**PROBLEM REQUIREMENTS:** In the records below, find the line containing "The OpenSCAD and" and the line containing "return inPlace(way, spots), way"; please repeat exactly the lines from one to the other, both included, and nothing more.

--- start of SOURCE MATERIAL ---

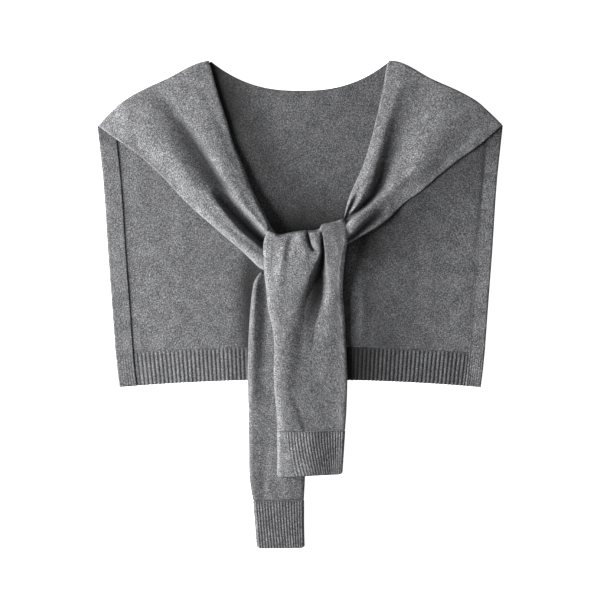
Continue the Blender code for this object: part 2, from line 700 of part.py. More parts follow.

--- end of SOURCE MATERIAL ---
--- start of SOURCE MATERIAL ---

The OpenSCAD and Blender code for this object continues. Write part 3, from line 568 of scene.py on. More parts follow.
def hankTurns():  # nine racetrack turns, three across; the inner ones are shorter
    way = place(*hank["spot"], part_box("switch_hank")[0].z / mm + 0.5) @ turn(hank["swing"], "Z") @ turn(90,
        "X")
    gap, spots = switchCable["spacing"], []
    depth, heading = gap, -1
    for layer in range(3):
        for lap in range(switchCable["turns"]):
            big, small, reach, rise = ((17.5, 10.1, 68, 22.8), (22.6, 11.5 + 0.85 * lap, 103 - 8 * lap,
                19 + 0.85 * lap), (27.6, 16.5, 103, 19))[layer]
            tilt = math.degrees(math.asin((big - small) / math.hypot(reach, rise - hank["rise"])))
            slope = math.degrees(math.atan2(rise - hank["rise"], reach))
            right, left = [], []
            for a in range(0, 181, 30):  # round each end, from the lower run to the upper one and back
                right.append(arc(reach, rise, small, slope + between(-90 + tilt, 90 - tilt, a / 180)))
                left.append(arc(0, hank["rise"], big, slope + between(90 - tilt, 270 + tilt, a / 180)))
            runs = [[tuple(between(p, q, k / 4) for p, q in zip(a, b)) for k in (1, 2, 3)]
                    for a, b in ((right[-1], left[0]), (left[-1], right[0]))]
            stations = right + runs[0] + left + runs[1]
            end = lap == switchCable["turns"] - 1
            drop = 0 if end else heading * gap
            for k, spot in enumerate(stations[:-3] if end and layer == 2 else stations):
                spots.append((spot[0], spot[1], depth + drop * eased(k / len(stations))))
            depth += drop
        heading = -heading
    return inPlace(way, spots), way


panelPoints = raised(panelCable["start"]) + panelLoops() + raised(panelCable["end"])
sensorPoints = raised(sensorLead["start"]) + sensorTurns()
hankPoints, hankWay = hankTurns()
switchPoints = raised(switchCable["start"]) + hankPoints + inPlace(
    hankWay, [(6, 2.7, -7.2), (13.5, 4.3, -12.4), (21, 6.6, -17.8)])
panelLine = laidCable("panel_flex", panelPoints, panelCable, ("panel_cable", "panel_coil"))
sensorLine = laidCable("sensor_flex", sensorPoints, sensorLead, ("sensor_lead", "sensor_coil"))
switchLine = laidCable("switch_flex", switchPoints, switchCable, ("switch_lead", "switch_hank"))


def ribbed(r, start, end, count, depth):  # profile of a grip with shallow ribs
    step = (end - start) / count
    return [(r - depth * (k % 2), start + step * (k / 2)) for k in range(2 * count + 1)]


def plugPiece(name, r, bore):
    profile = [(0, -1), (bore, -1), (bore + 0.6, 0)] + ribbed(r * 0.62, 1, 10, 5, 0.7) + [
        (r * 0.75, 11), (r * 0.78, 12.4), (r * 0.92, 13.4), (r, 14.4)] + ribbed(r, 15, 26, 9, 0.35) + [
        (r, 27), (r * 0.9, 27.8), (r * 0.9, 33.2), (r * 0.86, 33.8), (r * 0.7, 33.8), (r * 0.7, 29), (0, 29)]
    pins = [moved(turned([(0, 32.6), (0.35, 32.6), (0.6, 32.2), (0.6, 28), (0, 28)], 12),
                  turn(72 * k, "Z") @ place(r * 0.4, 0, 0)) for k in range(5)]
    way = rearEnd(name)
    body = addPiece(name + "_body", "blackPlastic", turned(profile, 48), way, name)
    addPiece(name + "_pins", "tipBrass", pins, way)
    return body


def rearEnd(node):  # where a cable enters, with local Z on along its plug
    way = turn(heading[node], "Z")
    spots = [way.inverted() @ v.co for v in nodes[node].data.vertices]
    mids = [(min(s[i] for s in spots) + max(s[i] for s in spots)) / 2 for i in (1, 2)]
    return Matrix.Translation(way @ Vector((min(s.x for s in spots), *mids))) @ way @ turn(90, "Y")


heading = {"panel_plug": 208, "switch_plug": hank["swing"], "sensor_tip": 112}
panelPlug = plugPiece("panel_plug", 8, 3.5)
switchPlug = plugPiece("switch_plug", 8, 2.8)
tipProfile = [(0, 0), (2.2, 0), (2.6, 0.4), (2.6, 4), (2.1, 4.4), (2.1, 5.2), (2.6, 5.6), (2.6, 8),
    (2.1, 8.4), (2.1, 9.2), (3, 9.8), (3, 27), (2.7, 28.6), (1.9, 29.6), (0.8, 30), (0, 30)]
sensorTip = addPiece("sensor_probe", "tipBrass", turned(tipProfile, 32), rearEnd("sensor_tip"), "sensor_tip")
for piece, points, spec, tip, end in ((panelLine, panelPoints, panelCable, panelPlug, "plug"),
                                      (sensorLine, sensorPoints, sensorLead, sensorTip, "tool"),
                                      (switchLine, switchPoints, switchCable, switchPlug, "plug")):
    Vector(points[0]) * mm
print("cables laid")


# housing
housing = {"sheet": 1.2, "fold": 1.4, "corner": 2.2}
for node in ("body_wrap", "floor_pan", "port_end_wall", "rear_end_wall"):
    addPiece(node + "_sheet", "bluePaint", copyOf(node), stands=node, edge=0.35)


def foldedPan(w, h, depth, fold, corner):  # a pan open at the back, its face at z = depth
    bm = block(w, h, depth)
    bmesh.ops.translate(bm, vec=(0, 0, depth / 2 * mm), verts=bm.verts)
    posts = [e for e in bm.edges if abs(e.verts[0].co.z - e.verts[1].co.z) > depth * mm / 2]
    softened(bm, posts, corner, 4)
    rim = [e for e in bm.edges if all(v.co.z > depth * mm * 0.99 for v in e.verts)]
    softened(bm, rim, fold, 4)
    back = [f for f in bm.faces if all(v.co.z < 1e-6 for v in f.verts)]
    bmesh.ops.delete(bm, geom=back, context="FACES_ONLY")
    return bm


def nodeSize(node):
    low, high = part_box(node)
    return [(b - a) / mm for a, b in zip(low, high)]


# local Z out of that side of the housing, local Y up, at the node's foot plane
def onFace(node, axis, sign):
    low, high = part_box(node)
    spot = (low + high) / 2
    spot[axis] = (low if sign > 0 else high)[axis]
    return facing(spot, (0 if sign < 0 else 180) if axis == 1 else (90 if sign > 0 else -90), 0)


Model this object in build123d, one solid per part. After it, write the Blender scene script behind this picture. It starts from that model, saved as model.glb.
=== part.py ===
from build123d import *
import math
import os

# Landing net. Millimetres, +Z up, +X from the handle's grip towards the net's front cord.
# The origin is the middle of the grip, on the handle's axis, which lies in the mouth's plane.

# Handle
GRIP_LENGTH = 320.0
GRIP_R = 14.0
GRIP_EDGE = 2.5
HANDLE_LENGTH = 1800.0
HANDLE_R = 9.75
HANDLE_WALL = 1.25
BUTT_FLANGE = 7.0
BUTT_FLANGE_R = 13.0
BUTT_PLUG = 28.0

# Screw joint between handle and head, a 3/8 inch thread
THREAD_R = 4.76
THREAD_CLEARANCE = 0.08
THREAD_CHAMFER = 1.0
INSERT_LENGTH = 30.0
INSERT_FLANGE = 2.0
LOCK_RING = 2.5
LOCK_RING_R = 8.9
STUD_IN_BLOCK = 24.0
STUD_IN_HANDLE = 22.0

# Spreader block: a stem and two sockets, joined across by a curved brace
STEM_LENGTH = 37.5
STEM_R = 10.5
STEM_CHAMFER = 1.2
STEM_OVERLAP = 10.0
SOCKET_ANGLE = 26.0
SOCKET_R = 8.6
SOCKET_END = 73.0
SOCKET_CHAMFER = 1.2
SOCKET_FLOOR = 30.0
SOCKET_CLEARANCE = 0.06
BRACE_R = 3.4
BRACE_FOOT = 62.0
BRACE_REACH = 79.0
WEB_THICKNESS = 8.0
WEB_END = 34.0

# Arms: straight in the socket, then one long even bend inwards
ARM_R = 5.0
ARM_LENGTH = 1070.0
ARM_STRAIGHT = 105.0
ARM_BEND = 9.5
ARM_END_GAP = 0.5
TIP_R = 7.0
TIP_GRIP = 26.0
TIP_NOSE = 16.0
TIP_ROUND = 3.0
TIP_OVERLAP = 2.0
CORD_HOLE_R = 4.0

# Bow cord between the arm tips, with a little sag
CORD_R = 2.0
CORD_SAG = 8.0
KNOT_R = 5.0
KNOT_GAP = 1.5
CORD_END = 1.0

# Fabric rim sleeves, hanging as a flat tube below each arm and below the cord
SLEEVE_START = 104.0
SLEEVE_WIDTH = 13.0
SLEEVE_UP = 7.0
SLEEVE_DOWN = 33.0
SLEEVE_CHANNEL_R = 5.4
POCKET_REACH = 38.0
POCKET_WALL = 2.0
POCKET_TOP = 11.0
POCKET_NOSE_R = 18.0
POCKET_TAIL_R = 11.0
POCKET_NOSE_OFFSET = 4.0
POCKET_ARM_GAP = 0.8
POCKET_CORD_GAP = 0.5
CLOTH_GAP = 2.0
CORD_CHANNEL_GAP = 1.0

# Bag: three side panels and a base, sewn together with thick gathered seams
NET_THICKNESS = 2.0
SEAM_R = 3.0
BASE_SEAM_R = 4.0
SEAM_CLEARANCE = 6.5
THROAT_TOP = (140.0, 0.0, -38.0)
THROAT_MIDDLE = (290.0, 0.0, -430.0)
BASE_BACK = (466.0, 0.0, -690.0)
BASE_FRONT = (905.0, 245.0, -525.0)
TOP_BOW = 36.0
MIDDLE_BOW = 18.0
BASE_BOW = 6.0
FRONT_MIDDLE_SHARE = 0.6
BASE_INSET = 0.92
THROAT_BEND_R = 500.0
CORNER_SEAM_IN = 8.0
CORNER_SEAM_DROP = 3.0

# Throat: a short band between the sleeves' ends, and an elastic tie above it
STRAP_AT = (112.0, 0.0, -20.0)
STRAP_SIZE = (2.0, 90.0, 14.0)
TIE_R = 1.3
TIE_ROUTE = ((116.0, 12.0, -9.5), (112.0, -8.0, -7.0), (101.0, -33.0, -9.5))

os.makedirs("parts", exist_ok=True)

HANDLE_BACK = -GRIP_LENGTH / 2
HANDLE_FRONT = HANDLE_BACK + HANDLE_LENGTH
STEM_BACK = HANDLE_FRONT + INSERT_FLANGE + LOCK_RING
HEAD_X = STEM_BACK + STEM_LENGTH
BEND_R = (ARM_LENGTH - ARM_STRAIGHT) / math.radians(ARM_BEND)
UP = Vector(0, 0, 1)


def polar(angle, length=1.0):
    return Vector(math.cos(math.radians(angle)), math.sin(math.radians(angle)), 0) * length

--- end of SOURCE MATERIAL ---

**ANSWER TO THIS PROBLEM:**
The OpenSCAD and Blender code for this object continues. Write part 3, from line 568 of scene.py on. More parts follow.
def hankTurns():  # nine racetrack turns, three across; the inner ones are shorter
    way = place(*hank["spot"], part_box("switch_hank")[0].z / mm + 0.5) @ turn(hank["swing"], "Z") @ turn(90,
        "X")
    gap, spots = switchCable["spacing"], []
    depth, heading = gap, -1
    for layer in range(3):
        for lap in range(switchCable["turns"]):
            big, small, reach, rise = ((17.5, 10.1, 68, 22.8), (22.6, 11.5 + 0.85 * lap, 103 - 8 * lap,
                19 + 0.85 * lap), (27.6, 16.5, 103, 19))[layer]
            tilt = math.degrees(math.asin((big - small) / math.hypot(reach, rise - hank["rise"])))
            slope = math.degrees(math.atan2(rise - hank["rise"], reach))
            right, left = [], []
            for a in range(0, 181, 30):  # round each end, from the lower run to the upper one and back
                right.append(arc(reach, rise, small, slope + between(-90 + tilt, 90 - tilt, a / 180)))
                left.append(arc(0, hank["rise"], big, slope + between(90 - tilt, 270 + tilt, a / 180)))
            runs = [[tuple(between(p, q, k / 4) for p, q in zip(a, b)) for k in (1, 2, 3)]
                    for a, b in ((right[-1], left[0]), (left[-1], right[0]))]
            stations = right + runs[0] + left + runs[1]
            end = lap == switchCable["turns"] - 1
            drop = 0 if end else heading * gap
            for k, spot in enumerate(stations[:-3] if end and layer == 2 else stations):
                spots.append((spot[0], spot[1], depth + drop * eased(k / len(stations))))
            depth += drop
        heading = -heading
    return inPlace(way, spots), way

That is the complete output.